Me gustaría terminar esta reseña con unas palabras de Ojeda que ya compartí hace unos días, pero que me parecen hermosísimas y acertadas porque en ella, más que nada, se hacen realidad:

«Solo hay una verdad manando de las grietas: escribir es estar cerca de Dios, pero también de lo que se hunde».

Nadie como Mónica Ojeda para unir extremos tan contrarios a través de la belleza del lenguaje.

Elena Marqués

Mónica Ojeda (Guayaquil, Ecuador, 1988), master en Creación Literaria y en Teoría y Crítica de la Cultura, da clases de Literatura en la Universidad Católica de Santiago de Guayaquil.
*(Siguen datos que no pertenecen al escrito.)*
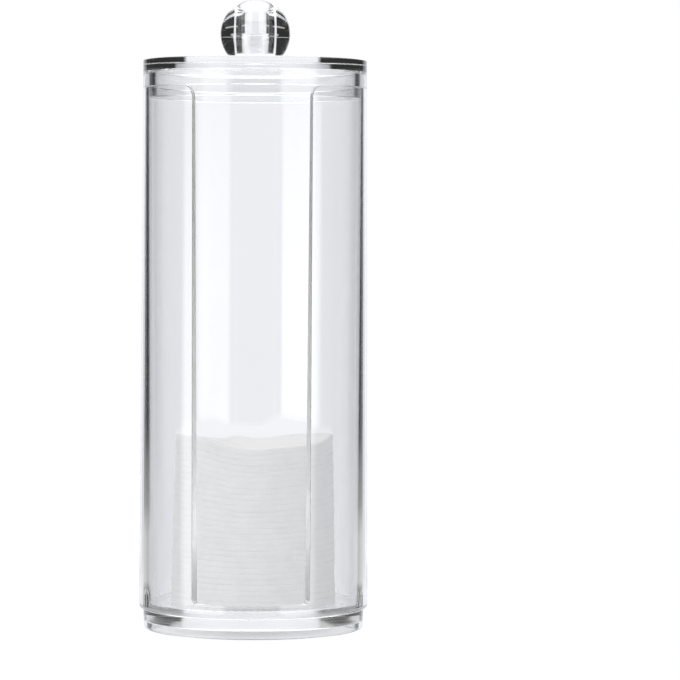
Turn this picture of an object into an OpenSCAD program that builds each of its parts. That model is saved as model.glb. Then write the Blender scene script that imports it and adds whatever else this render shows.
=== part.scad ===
// Clear round dispenser for cotton pads: a drafted tube with a front slot, a base, a lift-off lid
// with a ball knob on a pin, and the stack of pads that it holds.
// Millimetres, +Z up. The origin is at the middle of the foot, and the slot faces -Y.

/* [Cotton pads] */
// Number of pads in the stack
pad_count = 28; // [1:1:40]
// Diameter of the lowest pad, the one that sets the bore of the tube
pad_d = 57.4; // [40:0.1:80]
// How much narrower the top pad is, because the lower ones are pressed flat
pad_narrowing = 2.8; // [0:0.1:6]
// Thickness of one pad as it lies in the stack
pad_t = 1.98; // [1:0.01:2.6]
// Rounding of a pad's pressed edge
pad_edge_r = 0.4; // [0.1:0.05:0.45]
// How far the top of the stack has slid to the right
pad_lean = 0.4; // [0:0.1:2]

/* [Tube] */
// Room between the lowest pad and the wall at the tube's mouth, all round
pad_room = 8; // [3:0.1:15]
// Wall of the tube at its rim
wall = 1.8; // [1.2:0.1:3.5]
// How much thicker the wall is at the bottom
wall_swell = 1.5; // [0:0.1:2]
// Height of the tube from the base's flange to its rim
tube_h = 179.2; // [140:0.1:240]
// Mould release: how much more radius the tube has at the bottom
tube_draft = 1; // [0:0.1:2.5]
// Rounding of the tube's two rim edges
rim_round = 0.5; // [0.1:0.1:0.8]
// Rounding of the tube's outer bottom edge, where it draws in to the base
foot_round = 1.4; // [0.4:0.1:2]

/* [Front slot] */
// Width of the slot, outside, at the top
slot_w = 40.3; // [20:0.1:50]
// How much narrower the slot is at the bottom
slot_narrowing = 0.7; // [0:0.1:4]
// Height of the ring that stays closed under the slot
sill_h = 4.8; // [2.5:0.1:20]
// Radius of the slot's two lower corners
sill_corner_r = 1.5; // [0.5:0.1:4]
// Radius at which the wall's two top corners turn away from the slot
mouth_corner_r = 4.2; // [1:0.1:10]

/* [Base] */
// Height of the base below the tube
base_h = 7; // [6.5:0.1:16]
// Thickness of the base's plate, as seen under the tube
base_plate_t = 3.9; // [2:0.1:5]
// Height of the plug that stands up inside the tube and carries the pads
base_plug_h = 2.7; // [1:0.1:3]
// Wall of the foot ring under the plate
foot_wall = 2.5; // [1.5:0.1:5]
// How much less radius the base has at the floor
base_draft = 0.4; // [0:0.1:1.5]
// Rounding of the base's lower edge
base_round = 0.9; // [0.2:0.1:1.2]

/* [Lid] */
// Thickness of the lid's top plate
lid_plate_t = 4; // [2.5:0.1:7]
// Height of the lid's skirt, between its top plate and the tube's rim
lid_skirt_h = 5.5; // [2:0.1:15]
// Depth of the ring that plugs the tube's mouth
lid_plug_h = 3.7; // [2:0.1:12]
// Wall of the plug ring
lid_plug_wall = 1.8; // [1:0.1:4]
// Rounding of the lid's top edge
lid_round = 0.3; // [0.2:0.1:1.2]
// Depth of the fine groove under the top plate
groove_depth = 0.35; // [0.1:0.05:0.8]
// Height of that groove
groove_h = 0.5; // [0.2:0.1:1]

/* [Knob] */
// Diameter of the ball
knob_d = 24; // [14:0.5:34]
// Depth of the flat that is cut from the ball's foot
knob_flat = 2.8; // [1.5:0.1:5]
// Plastic left above the blind hole in the ball
knob_crown = 5.3; // [2:0.1:6]
// Diameter of the clear pin that joins the ball to the lid
pin_d = 9.6; // [3:0.1:10]
// How deep the pin sits in the lid
pin_in_lid = 1.5; // [0.5:0.1:2]

/* [Fits] */
// Gap all round between the lid's plug and the tube's mouth, so that the lid lifts off
lid_gap = 0.3; // [0.2:0.05:0.8]
// Gap all round in the glued joints: base plug in tube, pin in lid, and pin in ball
glue_gap = 0.1; // [0.05:0.05:0.3]

/* [Hidden] */
function pad_name(i) = str("cotton_pad_", i < 9 ? "0" : "", i + 1);
$fn = 128;
arc_steps = 8;
cut = 1; // how far a cutter reaches past what it cuts

// Radii of the tube: outside and inside, at the rim and at the bottom
bore_r = pad_d / 2 + pad_room;
tube_r = bore_r + wall;
foot_r = tube_r + tube_draft;
foot_bore_r = foot_r - wall - wall_swell;

// Heights
tube_z = base_h;
floor_z = base_h + base_plug_h;
rim_z = tube_z + tube_h;
sill_z = tube_z + sill_h;
lid_under_z = rim_z + lid_skirt_h;
lid_top_z = lid_under_z + lid_plate_t;
pin_z = lid_top_z - pin_in_lid;
knob_mid_z = lid_top_z + knob_d / 2 - knob_flat;
knob_hole_z = lid_top_z + knob_d - knob_flat - knob_crown;

pin_hole_d = pin_d + 2 * glue_gap;

// The tube's bottom rounding leaves a flat ring that the base's flange meets
base_r = foot_r - foot_round + 0.05;

// The slot's sides run towards the tube's axis. They lean in on the way down, because the tube gets
// wider there and the slot narrower.
slot_a = asin(slot_w / 2 / tube_r);
slot_foot_a = asin((slot_w - slot_narrowing) / 2 / foot_r);
slot_lean = foot_r * sin(slot_a - slot_foot_a) / tube_h;

// Points of an arc about [x, y], from angle a to angle b
function arc(x, y, r, a, b) =
    [for (i = [0:arc_steps]) let (t = a + (b - a) * i / arc_steps) [x + r * cos(t), y + r * sin(t)]];

module clear_plastic() color([0.88, 0.93, 0.96, 0.4]) children();

// Wall panel of revolution, before the slot is cut
module tube_shell() {
    bottom_x = foot_r - foot_round;
    rotate_extrude()
        polygon(concat(
            [[foot_bore_r, tube_z]],
            arc(bottom_x, tube_z + foot_round, foot_round, -90, 0),
            arc(tube_r - rim_round, rim_z - rim_round, rim_round, 0, 90),
            arc(bore_r + rim_round, rim_z - rim_round, rim_round, 90, 180)
        ));
}

// Half of the slot's outline. x is 0 at the side's top and grows towards the slot's middle.
module slot_half_outline() {
    mid_x = slot_w / 2 + 2 * cut;
    low_z = sill_z + sill_corner_r;
    low_x = slot_lean * (rim_z - low_z);
    high_z = rim_z - mouth_corner_r;
    high_x = slot_lean * mouth_corner_r;
    polygon(concat(
        [[mid_x, rim_z + cut], [mid_x, sill_z]],
        arc(low_x + sill_corner_r, low_z, sill_corner_r, 270, 180),
        arc(high_x - mouth_corner_r, high_z, mouth_corner_r, 0, 90),
        [[high_x - mouth_corner_r, rim_z + cut]]
    ));
}

module slot_half() {
    from_r = min(bore_r, foot_bore_r) * cos(slot_a) - cut;
    rotate([0, 0, -slot_a])
        rotate([90, 0, 0])
            translate([0, 0, from_r])
                linear_extrude(foot_r + cut - from_r)
                    slot_half_outline();
}

module tube() {
    clear_plastic()
        difference() {
            tube_shell();
            slot_half();
            mirror([1, 0, 0]) slot_half();
        }
}

// Turned profile: plug, flange on which the tube stands, and foot ring round a recess
module base() {
    plug_r = foot_bore_r - glue_gap;
    low_r = base_r - base_draft;
    recess_r = low_r - foot_wall;
    recess_z = base_h - base_plate_t;
    clear_plastic()
        rotate_extrude()
            polygon(concat(
                [[0, recess_z], [recess_r, recess_z], [recess_r, 0]],
                arc(low_r - base_round, base_round, base_round, -90, 0),
                [[base_r, tube_z], [plug_r, tube_z], [plug_r, floor_z], [0, floor_z]]
            ));
}

// Turned profile: top plate, skirt flush with the tube, and plug ring inside the tube's mouth
module lid() {
    plug_r = bore_r - lid_gap;
    hollow_r = plug_r - lid_plug_wall;
    plug_z = rim_z - lid_plug_h;
    groove_r = tube_r - groove_depth;
    edge_r = min(rim_round, lid_plug_wall / 3);
    clear_plastic()
        difference() {
            rotate_extrude()
                polygon(concat(
                    [[0, lid_under_z], [hollow_r, lid_under_z]],
                    arc(hollow_r + edge_r, plug_z + edge_r, edge_r, 180, 270),
                    arc(plug_r - edge_r, plug_z + edge_r, edge_r, -90, 0),
                    [[plug_r, rim_z], [tube_r, rim_z], [tube_r, lid_under_z - groove_h]],
                    [[groove_r, lid_under_z - groove_h / 2], [tube_r, lid_under_z]],
                    arc(tube_r - lid_round, lid_top_z - lid_round, lid_round, 0, 90),
                    [[0, lid_top_z]]
                ));
            translate([0, 0, pin_z]) cylinder(h = pin_in_lid + cut, d = pin_hole_d);
        }
}

// Ball, cut flat at its foot, with a blind hole for the pin
module knob() {
    clear_plastic()
        difference() {
            intersection() {
                translate([0, 0, knob_mid_z]) sphere(d = knob_d);
                translate([-knob_d, -knob_d, lid_top_z]) cube(2 * knob_d);
            }
            translate([0, 0, lid_top_z - cut]) cylinder(h = knob_hole_z - lid_top_z + cut, d = pin_hole_d);
        }
}

// Round pin, glued into the lid and up to the ball's middle
module knob_pin() {
    clear_plastic()
        translate([0, 0, pin_z]) cylinder(h = knob_mid_z - pin_z, d = pin_d);
}

// Pressed round of cotton wool
module cotton_pad(i) {
    up = i / max(1, pad_count - 1);
    pad_r = (pad_d - pad_narrowing * up) / 2;
    color("whitesmoke")
        translate([pad_lean * (up - 0.5), 0, floor_z + pad_t * i])
            rotate_extrude()
                polygon(concat(
                    [[0, 0]],
                    arc(pad_r - pad_edge_r, pad_edge_r, pad_edge_r, -90, 0),
                    arc(pad_r - pad_edge_r, pad_t - pad_edge_r, pad_edge_r, 0, 90),
                    [[0, pad_t]]
                ));
}

base();
tube();
lid();
knob();
knob_pin();
for (i = [0:pad_count - 1]) cotton_pad(i);
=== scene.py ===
import math

import bmesh
import bpy
from mathutils import Matrix, Vector, noise
from mathutils.geometry import delaunay_2d_cdt

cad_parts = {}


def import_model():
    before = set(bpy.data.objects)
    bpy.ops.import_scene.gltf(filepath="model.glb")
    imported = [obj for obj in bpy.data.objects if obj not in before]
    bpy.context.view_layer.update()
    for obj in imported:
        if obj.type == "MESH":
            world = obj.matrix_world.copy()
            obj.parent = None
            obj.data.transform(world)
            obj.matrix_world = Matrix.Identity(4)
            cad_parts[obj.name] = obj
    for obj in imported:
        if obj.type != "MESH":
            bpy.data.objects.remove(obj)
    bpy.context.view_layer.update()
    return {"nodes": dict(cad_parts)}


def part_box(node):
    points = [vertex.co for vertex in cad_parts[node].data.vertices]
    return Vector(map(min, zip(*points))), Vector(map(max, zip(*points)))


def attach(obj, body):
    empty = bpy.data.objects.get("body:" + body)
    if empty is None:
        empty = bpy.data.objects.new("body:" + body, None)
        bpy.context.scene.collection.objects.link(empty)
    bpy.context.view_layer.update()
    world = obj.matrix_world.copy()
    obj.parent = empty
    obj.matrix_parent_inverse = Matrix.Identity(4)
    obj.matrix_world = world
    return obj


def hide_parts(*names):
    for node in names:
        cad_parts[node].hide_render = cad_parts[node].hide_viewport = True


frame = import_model()

# Clear acrylic dispenser for cotton pads. Lengths are in millimetres until a mesh is made.
MM = 0.001
FRONT = math.radians(-90)  # the slot faces -Y


def reach(node):
    """Radius of a turned solid, and its lowest and highest z."""
    low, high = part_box(node)
    return (high[1] - low[1]) / 2 / MM, low[2] / MM, high[2] / MM


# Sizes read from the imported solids
FOOT_R, TUBE_Z, RIM_Z = reach("tube")
LID_R, PLUG_Z, LID_TOP_Z = reach("lid")
BASE_R, _, PAD_FLOOR_Z = reach("base")
KNOB_R, _, KNOB_TOP_Z = reach("knob")
PIN_R, PIN_Z, PIN_TOP_Z = reach("knob_pin")
PADS = sorted(name for name in frame["nodes"] if name.startswith("cotton_pad_"))

# Sizes that the solids' boxes don't give
WALL, WALL_SWELL = 1.8, 1.5
TUBE_R = LID_R  # the lid is flush with the tube's rim
BORE_R = TUBE_R - WALL
FOOT_BORE_R = FOOT_R - WALL - WALL_SWELL
FOOT_ROUND = 1.4
EDGE = 0.2  # moulded edges are rounded by this much
SLOT_W, SLOT_NARROWING, SILL_H = 40.3, 0.7, 4.8
SILL_CORNER_R, MOUTH_CORNER_R = 1.5, 4.2
BASE_PLATE_T, FOOT_WALL, BASE_DRAFT, BASE_ROUND = 3.9, 2.5, 0.4, 0.9
LID_PLATE_T, LID_PLUG_WALL, LID_GAP, LID_ROUND = 4.0, 1.8, 0.3, 0.3
GROOVE_DEPTH, GROOVE_H = 0.35, 0.5
KNOB_CROWN, GLUE_GAP = 5.3, 0.1
FILM = 0.04  # air film between pieces that touch, so that their faces aren't in one place
PIN_VOID = 0.3, 0.45  # top and bottom, below the pin, of the thin void that the glue leaves under it

# Steps of the meshes
ROUND_STEPS, ARC_STEPS, BALL_STEPS = 384, 6, 96
COLUMNS, EDGE_STEPS, FOOT_STEPS = 300, 5, 8
CORNER_STEPS, SIDE_STEPS, SILL_STEPS = 14, 30, 20


# Meshes

def rounded(corners):
    """Points of an outline. Each corner is (r, z) or (r, z, radius)."""
    points = []
    for i, corner in enumerate(corners):
        here = Vector(corner[:2])
        radius = corner[2] if len(corner) > 2 else 0
        if not radius:
            points.append(here)
            continue
        to_last = (Vector(corners[i - 1][:2]) - here).normalized()
        to_next = (Vector(corners[(i + 1) % len(corners)][:2]) - here).normalized()
        half = to_last.angle(to_next) / 2
        centre = here + (to_last + to_next).normalized() * radius / math.sin(half)
        start = here + to_last * radius / math.tan(half) - centre
        end = here + to_next * radius / math.tan(half) - centre
        turn = start.angle_signed(end)
        for step in range(ARC_STEPS + 1):
            points.append(centre + Matrix.Rotation(-turn * step / ARC_STEPS, 2) @ start)
    return points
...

Con su primera novela, La desfiguración Silva, obtuvo el Premio Alba Narrativa 2014; y con su primer libro de poesía, El ciclo de las piedras, el Premio Nacional de Poesía Desembarco 2015. Forma parte de la prestigiosa lista de Bogotá 39-2017, que recoge a los 39 escritores latinoamericanos menores de cuarenta años con más talento y proyección de la década. Es autora también de las novelas Nefando (Candaya, 2016) y Mandíbula (Candaya, 2018).

 

 



[1]  La violencia y el daño extremos, el grito, en palabras de la autora, no cuentan con una expresión propia, y es función de la literatura enfrentarnos a ese abismo.